An often discussed issue is the diverse performance of experienced and inexperienced readers using 3D reconstruction software. Although the reader in this study was an experienced radiologist, he was untrained regarding the virtual dissection software, as this was a prototype version. Further studies need to evaluate whether there is a learning curve and whether higher sensitivities and specificities can be achieved after becoming familiar with this visualization method.

CT colonography is still a rapidly evolving technique. Since studies with large numbers of patients [9] have been published, it is gaining more acceptance in screening for colorectal cancer. The introduction of new CT scanners and postprocessing software improved sensitivity and specificity over the last 10 years.

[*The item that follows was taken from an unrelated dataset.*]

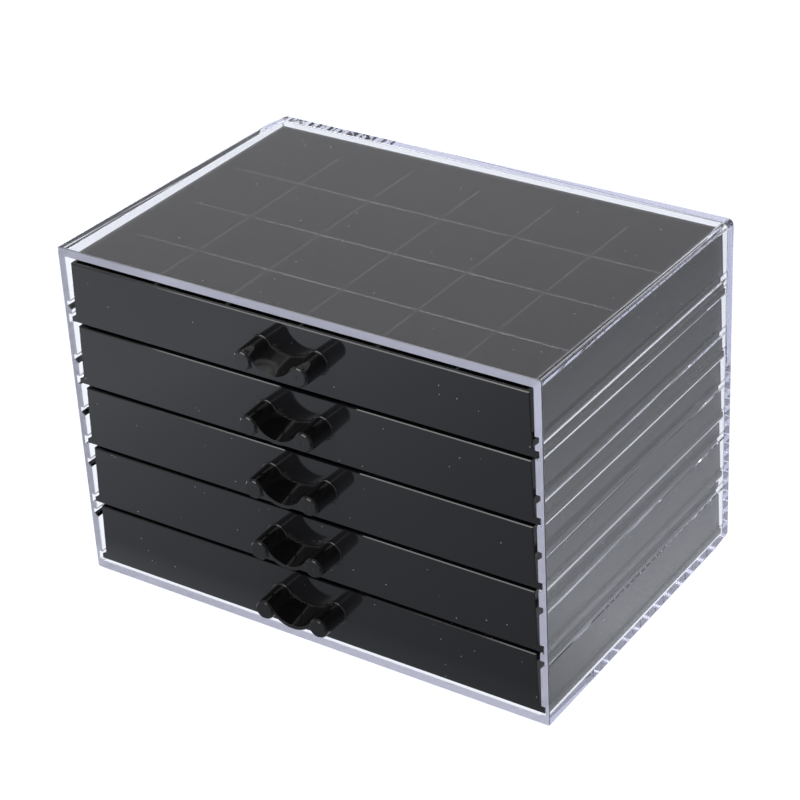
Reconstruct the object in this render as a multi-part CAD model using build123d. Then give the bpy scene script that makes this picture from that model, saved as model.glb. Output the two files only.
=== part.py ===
from build123d import *
from math import asin, degrees
import os

# A nail polish organizer: a clear moulded case, open at the front, that holds
# black drawers in grooves along its side walls. Each drawer is divided into
# small square compartments by strips that cross, and has a pull handle.
# Millimetres. X runs to the right, Y from the open front to the back, Z up.
# The origin is the middle of the case's flat underside.

# Case, outside, measured at the open front
case_width = 235.0
case_depth = 159.0
case_height = 160.5
side_draft = 1.4            # each side stands in by this much at the back
top_draft = 2.6             # the top is lower by this much at the back
case_corner_radius = 1.0
case_back_corner_radius = 3.0
case_back_edge_radius = 1.0
corner_swell_length = 12.0  # the corners round off over this length at the back
front_rim_chamfer = 0.3
underside_trim = 0.05       # taken off the underside, to leave it dead flat

# Case, walls at the open front
side_wall = 3.7
top_wall = 3.8
floor_wall = 4.2
back_wall = 3.7
inner_side_draft = 0.5
inner_top_draft = 1.0
inner_corner_radius = 0.4
inner_back_corner_radius = 2.5
inner_back_edge_radius = 1.2

# Grooves along the inside of the side walls
groove_depth = 1.9
groove_height = 4.1
groove_runout = 1.6         # length over which a groove ends in a ramp
groove_end_depth = 0.02     # what is left of a groove where its ramp ends
groove_play = 0.2           # the drawer stops this far from the ramp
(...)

Further developments, such as automated mass detection, could help to improve sensitivity and specificity and decrease reading time. Patient compliance can be further enhanced with new positioning techniques or with performing the examination without bowel cleansing.

In conclusion, this pilot study shows a potential for a superior performance of a colon dissection postprocessing approach compared with the conventional endoluminal workup of CT colonography in regard to time efficiency. Furthermore, the colon dissection view obtained competitive sensitivity and specificity, especially when using high-resolution, 16-channel MDR-CT data sets. Further studies are warranted to provide better understanding of this approach and to determine what combination of 2D and 3D postprocessing yields the best results.